D’après l’étude, 39% des sondés auraient “souvent” honte de la Russie, 25% éprouvant “rarement” ce sentiment. Premier fléau poussant les Russes à rougir de leur nation, la pauvreté et la situation sociale du pays pour 45% d’entre eux. Viennent ensuite un sentiment de vulnérabilité du peuple, la situation des retraités, les inégalités sociales (7%), ou l’échec sportif (5%).

Au-delà de ces divers symptômes, un malaise généralisé semble ronger la relation des Russes à leur pays. Il arrive encore en Russie que le citoyen lambda, qui affirmait il y a cinq minutes son amour inconditionnel pour son pays, confie être prêt à décamper à l’étranger à la première occasion. Un fantasme que se sont empressés de réaliser les plus riches, dont les familles sont plus souvent dans leurs appartements londoniens que dans la capitale russe.

Le sentiment de honte de soi et par extension du pays est si puissamment enraciné en Russie qu’il est devenu un poncif de l’humour russe. Principal ressort: le retard sur l’occident. Un samedi soir sur la Première chaîne, quatre comiques passent au crible l’actualité russe. Première victime: la tentative visant à créer un “iPhone russe”. Les spectateurs se tordent de rire, raillant leur retard technologique sur l’occident.
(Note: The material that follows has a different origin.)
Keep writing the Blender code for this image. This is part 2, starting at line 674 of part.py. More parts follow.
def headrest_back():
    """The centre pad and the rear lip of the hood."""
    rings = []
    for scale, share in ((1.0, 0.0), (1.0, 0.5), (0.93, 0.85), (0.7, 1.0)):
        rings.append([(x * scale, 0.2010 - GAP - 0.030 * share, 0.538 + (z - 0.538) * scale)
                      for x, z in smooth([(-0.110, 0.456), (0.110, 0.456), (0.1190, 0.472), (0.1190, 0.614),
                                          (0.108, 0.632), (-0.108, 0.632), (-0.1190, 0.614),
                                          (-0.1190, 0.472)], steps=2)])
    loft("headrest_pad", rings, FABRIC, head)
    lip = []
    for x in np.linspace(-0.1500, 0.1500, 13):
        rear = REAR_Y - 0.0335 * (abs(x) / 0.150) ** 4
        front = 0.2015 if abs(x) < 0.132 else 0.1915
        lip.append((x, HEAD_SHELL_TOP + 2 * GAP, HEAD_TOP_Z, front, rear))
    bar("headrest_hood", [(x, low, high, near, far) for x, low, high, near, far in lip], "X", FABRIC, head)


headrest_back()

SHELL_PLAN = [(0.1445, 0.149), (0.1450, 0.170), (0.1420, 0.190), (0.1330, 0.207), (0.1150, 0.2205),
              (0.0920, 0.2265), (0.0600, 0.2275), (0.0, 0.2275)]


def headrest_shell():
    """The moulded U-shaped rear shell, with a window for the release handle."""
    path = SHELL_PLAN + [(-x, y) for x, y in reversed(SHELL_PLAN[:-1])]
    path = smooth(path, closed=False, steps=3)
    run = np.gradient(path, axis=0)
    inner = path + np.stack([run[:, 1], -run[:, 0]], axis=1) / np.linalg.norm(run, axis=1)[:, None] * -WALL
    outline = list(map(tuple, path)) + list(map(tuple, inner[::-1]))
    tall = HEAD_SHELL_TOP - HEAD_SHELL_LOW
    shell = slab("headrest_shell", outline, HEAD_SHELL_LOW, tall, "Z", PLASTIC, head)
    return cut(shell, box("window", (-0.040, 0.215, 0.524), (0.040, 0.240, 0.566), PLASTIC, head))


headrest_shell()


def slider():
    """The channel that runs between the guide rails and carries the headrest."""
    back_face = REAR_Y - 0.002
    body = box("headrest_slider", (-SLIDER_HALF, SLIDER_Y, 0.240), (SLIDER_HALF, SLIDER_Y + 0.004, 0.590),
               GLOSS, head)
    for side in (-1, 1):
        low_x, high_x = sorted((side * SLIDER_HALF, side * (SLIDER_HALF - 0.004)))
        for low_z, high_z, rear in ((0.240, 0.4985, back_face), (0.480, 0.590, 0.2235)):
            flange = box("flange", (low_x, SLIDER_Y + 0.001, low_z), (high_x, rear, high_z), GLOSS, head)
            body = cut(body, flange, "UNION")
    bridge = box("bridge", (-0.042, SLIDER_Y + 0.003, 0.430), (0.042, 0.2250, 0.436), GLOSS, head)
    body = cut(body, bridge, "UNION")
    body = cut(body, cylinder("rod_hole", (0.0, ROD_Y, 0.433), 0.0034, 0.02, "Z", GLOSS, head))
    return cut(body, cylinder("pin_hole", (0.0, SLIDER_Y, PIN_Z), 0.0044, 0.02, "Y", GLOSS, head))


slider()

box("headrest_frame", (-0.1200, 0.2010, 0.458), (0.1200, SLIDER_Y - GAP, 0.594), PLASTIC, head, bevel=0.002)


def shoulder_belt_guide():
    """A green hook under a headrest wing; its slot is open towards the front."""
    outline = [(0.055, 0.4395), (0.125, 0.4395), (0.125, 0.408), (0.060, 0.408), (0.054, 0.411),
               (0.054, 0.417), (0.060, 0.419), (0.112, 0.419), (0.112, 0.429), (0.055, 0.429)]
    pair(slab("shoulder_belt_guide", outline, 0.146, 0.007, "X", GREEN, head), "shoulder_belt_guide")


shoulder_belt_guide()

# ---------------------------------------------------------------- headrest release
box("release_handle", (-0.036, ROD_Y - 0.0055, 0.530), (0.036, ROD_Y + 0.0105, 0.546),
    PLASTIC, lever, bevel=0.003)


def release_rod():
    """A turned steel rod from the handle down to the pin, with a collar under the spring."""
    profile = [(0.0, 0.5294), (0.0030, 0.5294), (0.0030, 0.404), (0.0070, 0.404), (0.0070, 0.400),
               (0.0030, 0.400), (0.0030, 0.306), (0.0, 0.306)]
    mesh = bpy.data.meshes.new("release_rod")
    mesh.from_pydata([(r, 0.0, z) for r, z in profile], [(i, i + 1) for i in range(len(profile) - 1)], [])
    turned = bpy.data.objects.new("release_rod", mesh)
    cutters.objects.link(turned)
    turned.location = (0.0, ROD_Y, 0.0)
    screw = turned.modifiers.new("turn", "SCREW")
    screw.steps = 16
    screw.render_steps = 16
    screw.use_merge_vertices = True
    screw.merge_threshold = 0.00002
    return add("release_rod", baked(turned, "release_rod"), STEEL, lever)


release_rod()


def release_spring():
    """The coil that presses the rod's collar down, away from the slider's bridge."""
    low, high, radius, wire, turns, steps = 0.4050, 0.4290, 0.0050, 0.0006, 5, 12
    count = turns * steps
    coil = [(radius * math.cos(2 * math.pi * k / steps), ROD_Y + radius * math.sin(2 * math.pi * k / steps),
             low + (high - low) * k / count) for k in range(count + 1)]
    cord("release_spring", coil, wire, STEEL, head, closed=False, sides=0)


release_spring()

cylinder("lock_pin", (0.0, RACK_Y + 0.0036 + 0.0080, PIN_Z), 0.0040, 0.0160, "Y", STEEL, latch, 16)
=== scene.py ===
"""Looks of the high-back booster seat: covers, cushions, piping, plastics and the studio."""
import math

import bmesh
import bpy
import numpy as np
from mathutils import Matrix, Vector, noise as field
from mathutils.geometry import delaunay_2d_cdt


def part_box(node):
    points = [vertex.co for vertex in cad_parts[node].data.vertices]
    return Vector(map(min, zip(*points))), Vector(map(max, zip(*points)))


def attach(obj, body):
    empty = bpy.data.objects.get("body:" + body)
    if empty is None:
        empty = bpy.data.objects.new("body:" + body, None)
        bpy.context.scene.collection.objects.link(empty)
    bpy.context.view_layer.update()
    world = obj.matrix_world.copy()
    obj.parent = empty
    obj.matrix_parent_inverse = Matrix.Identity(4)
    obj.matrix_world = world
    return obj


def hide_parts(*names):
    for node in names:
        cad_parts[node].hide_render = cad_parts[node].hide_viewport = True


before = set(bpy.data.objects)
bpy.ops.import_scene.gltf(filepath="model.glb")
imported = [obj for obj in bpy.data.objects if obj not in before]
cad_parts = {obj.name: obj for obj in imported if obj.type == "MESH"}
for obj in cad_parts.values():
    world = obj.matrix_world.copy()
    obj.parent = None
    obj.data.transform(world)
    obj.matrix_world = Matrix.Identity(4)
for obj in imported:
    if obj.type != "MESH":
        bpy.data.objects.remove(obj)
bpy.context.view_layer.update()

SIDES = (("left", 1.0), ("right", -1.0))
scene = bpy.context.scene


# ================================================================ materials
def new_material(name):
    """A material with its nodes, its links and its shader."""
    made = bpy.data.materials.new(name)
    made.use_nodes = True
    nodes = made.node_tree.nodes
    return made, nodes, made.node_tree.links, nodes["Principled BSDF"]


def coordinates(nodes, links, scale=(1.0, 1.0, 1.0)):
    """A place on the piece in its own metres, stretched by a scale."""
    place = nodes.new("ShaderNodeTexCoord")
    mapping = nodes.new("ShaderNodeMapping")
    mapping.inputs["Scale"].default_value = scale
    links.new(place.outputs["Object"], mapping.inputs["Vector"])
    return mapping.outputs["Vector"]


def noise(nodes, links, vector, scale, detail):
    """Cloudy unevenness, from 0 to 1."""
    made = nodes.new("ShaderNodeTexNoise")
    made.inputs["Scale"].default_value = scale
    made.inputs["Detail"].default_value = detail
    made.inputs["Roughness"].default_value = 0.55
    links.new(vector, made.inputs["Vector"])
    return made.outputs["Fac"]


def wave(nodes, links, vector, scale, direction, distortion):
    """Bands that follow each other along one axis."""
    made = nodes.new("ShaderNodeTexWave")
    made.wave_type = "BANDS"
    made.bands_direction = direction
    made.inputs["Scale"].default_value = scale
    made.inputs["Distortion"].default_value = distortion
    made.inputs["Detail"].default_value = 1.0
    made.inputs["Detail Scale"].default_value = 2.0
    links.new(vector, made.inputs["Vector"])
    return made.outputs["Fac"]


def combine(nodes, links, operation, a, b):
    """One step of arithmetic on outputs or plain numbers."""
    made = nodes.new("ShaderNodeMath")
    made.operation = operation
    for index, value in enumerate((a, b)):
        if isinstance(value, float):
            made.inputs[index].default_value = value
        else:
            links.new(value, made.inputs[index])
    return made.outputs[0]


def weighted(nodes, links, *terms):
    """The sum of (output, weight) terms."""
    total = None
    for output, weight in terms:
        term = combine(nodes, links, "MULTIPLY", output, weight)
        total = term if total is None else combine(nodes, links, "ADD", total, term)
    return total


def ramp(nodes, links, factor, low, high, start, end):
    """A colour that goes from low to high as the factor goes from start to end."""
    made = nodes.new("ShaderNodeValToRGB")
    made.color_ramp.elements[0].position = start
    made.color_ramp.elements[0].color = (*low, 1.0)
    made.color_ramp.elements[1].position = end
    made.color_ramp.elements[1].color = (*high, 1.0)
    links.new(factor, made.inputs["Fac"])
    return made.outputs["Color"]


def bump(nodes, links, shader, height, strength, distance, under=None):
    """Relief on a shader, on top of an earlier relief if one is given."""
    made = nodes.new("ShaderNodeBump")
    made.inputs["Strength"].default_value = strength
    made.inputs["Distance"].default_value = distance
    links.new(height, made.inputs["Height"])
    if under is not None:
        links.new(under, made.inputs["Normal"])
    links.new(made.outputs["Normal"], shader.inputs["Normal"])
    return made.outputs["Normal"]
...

L’exemple de l’”iPhone made in Russia” est particulièrement révélateur de cette hantise nationale qu’est le retard sur l’ouest (et plus récemment sur le voisin chinois). Echouant à proposer un véritable modèle russe de développement économique, les autorités russes semblent prises en otages de leur désir de transposer le succès technologique de l’occident. Ce complexe du retard, c’est celui-là même qui a monopolisé les forces vives et justifié d’énormes sacrifices humains pour rivaliser avec l’ouest sous le communisme. Etrangement, cette force reste un moteur historique puissant, la recherche du prestige éclipsant régulièrement celle du bien commun dans l’agenda des priorités.
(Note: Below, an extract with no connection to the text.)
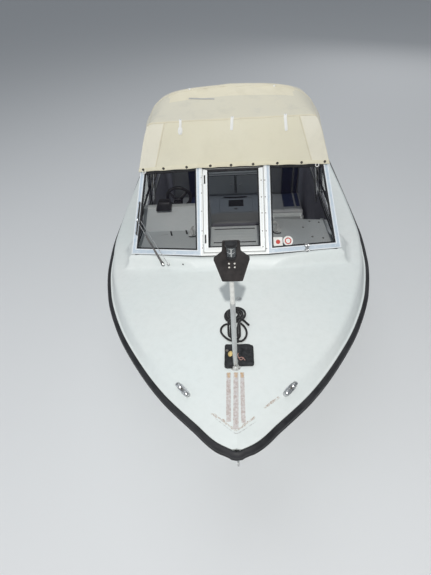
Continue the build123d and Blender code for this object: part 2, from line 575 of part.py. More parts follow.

Dernier exemple en date, la modernisation du pays: il “faut” créer une Silicon Valley russe, il “faut” des innovations. Des sommes astronomiques sont allouées au géant Rosnano, le monopole des nanotechnologies, que nos quatre humoristes épinglent sans langue de bois: voilà des milliards qui iront engraisser les tchinovniki (fonctionnaires) pendant que la babouchka (grand-mère) de province vit et continuera à vivre avec un peu plus de 100 euros par mois.

C’est que malgré les incantations des dirigeants russes, le fossé séparant la Russie idéale du pays réel se creuse, attisant le complexe national. “Il n’y a pratiquement pas de modernisation réelle, de restructuration ou de diversification, le pétrole et le gaz restent les principales sources de revenus, la corruption règne toujours et le niveau de l’innovation est presque nul”, concluait récemment le groupe d’experts internationaux Valdaï.

La modernisation, telle que conçue par les dirigeants russes, n’est-elle pas automatiquement vouée à l’échec si elle doit rester confinée au domaine technologique sans modifier la structure sociale et politique du pays? Répondre honnêtement à cette question, avec tous les risques qu’elle comporte, a de grandes chances de rehausser l’image que les Russes ont de leur pays.